I really don't think she'll go through steps like that with me. I am trying to get myself back into hobbies, I try to workout pretty often but I work a pretty physical job so I'm sore and tired out a lot of the time. I've started writing again as well, I've actually been published twice since the affair came to light and that definitely helps me feel better. She doesn't support that hobby at all though and says it's a waste of time even though I've been recognized by a pretty elite fiction magazine and my goal is to have a career in it. She just wants me to finish up my Finance degree as quickly as possible so I can get a better job. I understand that that's what I was all about when we met in high school, but that's just not what I am anymore.


----------



## testr72 (Jan 15, 2013)

Bad hygiene, doesnt take care of the kids, had an affair...you really want to stay with someone like that>? On top of that therapy wasnt succesful
You are only 24 years old, dont waste your life here. You dont want to end up being in your 40s or older and having huge regrets. Time to let her go, find someone else.


----------



## EleGirl (Dec 3, 2011)

salRoma said:


> I really don't think she'll go through steps like that with me.


Then read the books yourself and learn from them. You can bring the things you learn from them into your marriage.

Over time, if she starts to get to a better place you might be able to get her to read the books and work on what the book talks about.


salRoma said:


> I am trying to get myself back into hobbies, I try to work out pretty often but I work a pretty physical job so I'm sore and tired out a lot of the time.


Often when a person has a job that is pretty physical is stresses their body in a particular way, over using some muscles and stressing a few particular joints. Perhaps you could get a few sessions with a trainer who will help you develop a workout program that helps to alleviate the physical stress from your job.



salRoma said:


> I've started writing again as well, I've actually been published twice since the affair came to light and that definitely helps me feel better. She doesn't support that hobby at all though and says it's a waste of time even though I've been recognized by a pretty elite fiction magazine and my goal is to have a career in it. She just wants me to finish up my Finance degree as quickly as possible so I can get a better job. I understand that that's what I was all about when we met in high school, but that's just not what I am anymore.


Were you paid for the stories that were published? I the lack of financial compensation part of her objection?

How many hours a week do you and your wife spending doing date-like things together, just the two of you?


----------



## salRoma (Oct 10, 2013)

EleGirl said:


> How old are the children?
> 
> Your wife sounds like she has depression. See if you can get her to a doctor to have her evaluated.
> 
> ...


It probably started right after we had the first child. At that point I was looking at a full ride scholarship and she was looking at being a possible Olympic candidate after taking gold in Tae Kwon Do nationals. I ended up losing the scholarship because I had to work to much to attend and after having the baby she wasn't able to compete until she got back into shape and it just kind of got sidelined.

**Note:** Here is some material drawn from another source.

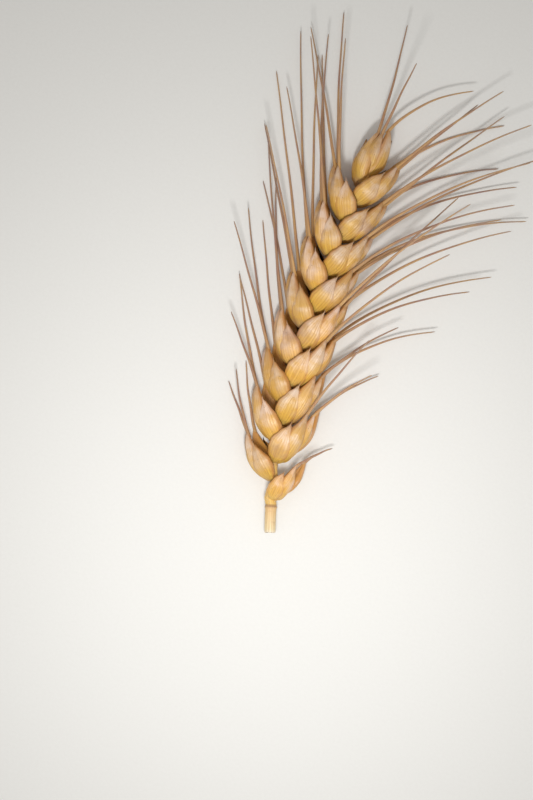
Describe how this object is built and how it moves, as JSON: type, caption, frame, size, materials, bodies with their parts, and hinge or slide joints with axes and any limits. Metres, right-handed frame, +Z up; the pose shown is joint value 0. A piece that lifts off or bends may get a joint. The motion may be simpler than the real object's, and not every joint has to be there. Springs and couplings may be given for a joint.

Now we're 24 and both feel rather mediocre, although I'm sure by most standards we've been pretty successful. 

They have been paid, it's just not as much as a guarantee as the degree. I do realize that of course, which is why I am back in school and doing well. Sometimes the finances aren't there and I've had to take semesters off so it's just not going as quickly as she'd like.


----------



## salRoma (Oct 10, 2013)

EleGirl said:


> Then read the books yourself and learn from them. You can bring the things you learn from them into your marriage.
> 
> Over time, if she starts to get to a better place you might be able to get her to read the books and work on what the book talks about.
> 
> ...


We go on an official date night every other week and have most evenings by ourselves although she's not really there on those nights. Date nights usually go pretty well though.


----------



## EleGirl (Dec 3, 2011)

salRoma said:


> We go on an official date night every other week and have most evenings by ourselves although she's not really there on those nights. Date nights usually go pretty well though.

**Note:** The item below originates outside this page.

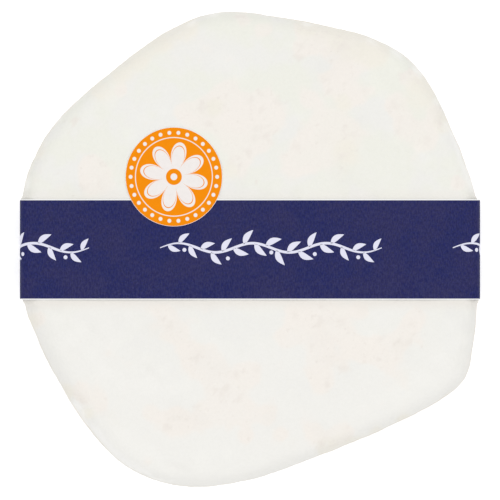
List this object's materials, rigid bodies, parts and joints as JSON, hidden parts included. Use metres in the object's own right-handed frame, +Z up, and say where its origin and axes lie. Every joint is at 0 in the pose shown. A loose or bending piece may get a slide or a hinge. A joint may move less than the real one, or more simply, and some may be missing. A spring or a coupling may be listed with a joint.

A couple needs to spend at least 15 hours a week doing date-like things together, just the two of you. The book "His Needs, Her Needs" talks about this in detail. With out this time together, the passion between you will fade. And it can be rebuilt by spending the time. So that's the good news.

Your wife sounds depressed. She might have falling into depression after the first child was born and never fully come out of it.


----------



## jay1365 (May 22, 2013)

This sounds pretty normal for when the rush of glory days fades and the realities of life set in.
_Posted via Mobile Device_


----------



## deejov (Sep 24, 2011)

Just to clarify something.. you shower at least 2 or 3 times a day, and you do all the laundry, make sure things are picked up, things are done a certain way?

The suggestion for anxiety meds... what came out of that? Do you have anxiety? Have you ever been dx for OCD?


----------